Com relação ao setor de bens de capital sob encomenda, comumente apoiado pelo Bndes, existe uma clareza de entendimento de que as empresas, a exemplo das usinas, saíram muito fragilizadas da crise.

Contudo, diferentemente das usinas, nas quais houve forte movimento de consolidação com migração de controle, e consequente capitalização, as empresas do setor permanecem em situação delicada, sendo extremamente importante que elas busquem uma reestruturação antes de uma eventual retomada de investimentos do setor sucroenergético.

Ressalte-se que, do desembolso total do Bndes para o setor no ano passado, cerca de R$ 4 bilhões foram aplicados no âmbito do PSI – Bens de Capital.

Por fim, cabe destacar a ação que o Bndes tem feito para apoiar os esforços inovadores. Juntamente com a Finep, lançamos, em março deste ano, o Plano Conjunto de Apoio à Inovação Tecnológica Industrial dos Setores Sucroenergético e Sucroquímico - PAISS, que conta com recursos de R$ 1 bilhão e, baseado nas novas tecnologias industriais voltadas para o processamento da biomassa derivada da cana, atua sobre três linhas temáticas: o etanol de segunda geração, os novos produtos derivados de cana-de-açúcar a partir de rotas biotecnológicas e a rota termoquímica da gaseificação.

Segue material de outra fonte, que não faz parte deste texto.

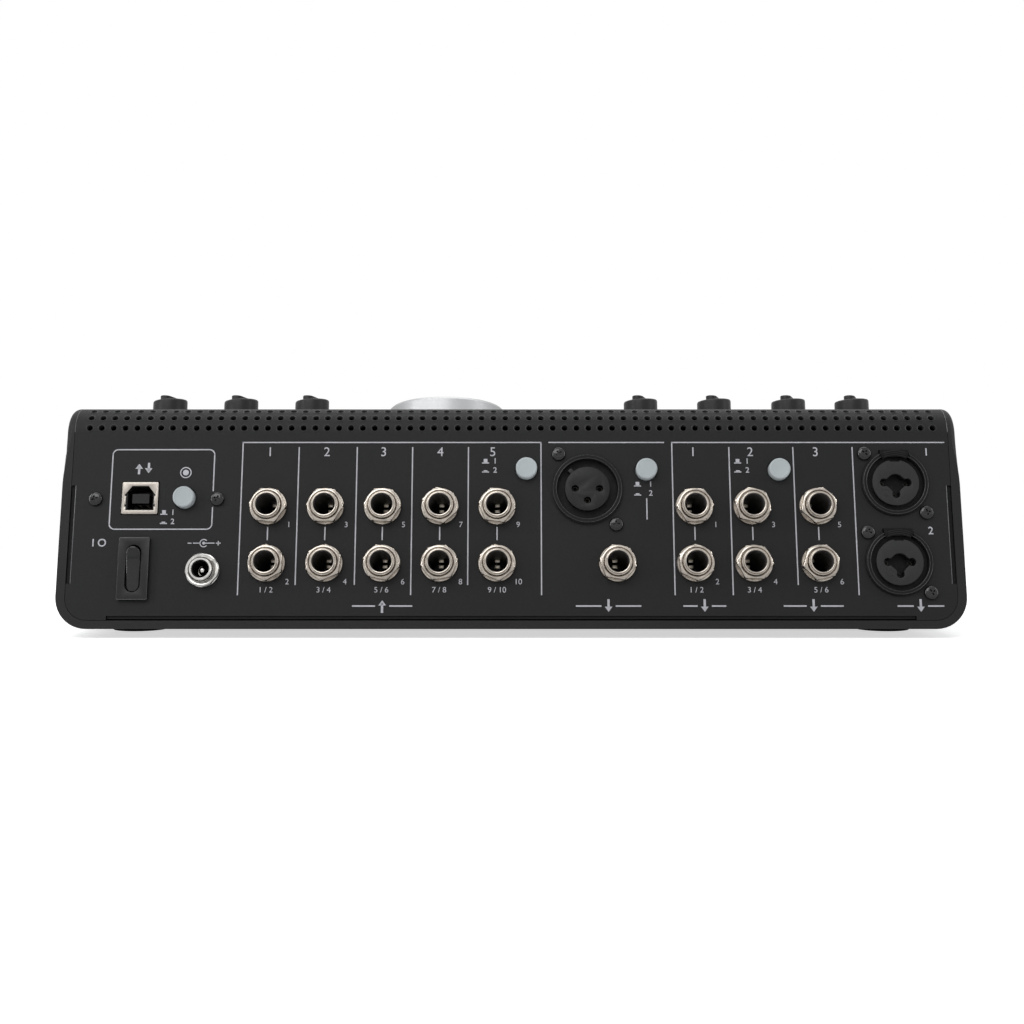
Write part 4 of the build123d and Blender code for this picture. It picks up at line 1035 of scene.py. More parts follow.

Muitas dessas novas tecnologias já deverão alcançar escala competitiva no curso dessa década. O Bndes tem trabalhado de forma proativa com o setor sucroenergético, tendo, inclusive, realçado esse papel no contexto da crise de 2008, ratificando o seu compromisso e visão de longo prazo. Atuando de forma a superar os desafios então enumerados, creio que estaremos contribuindo para o fortalecimento dessa indústria tão virtuosa e estratégica para o País.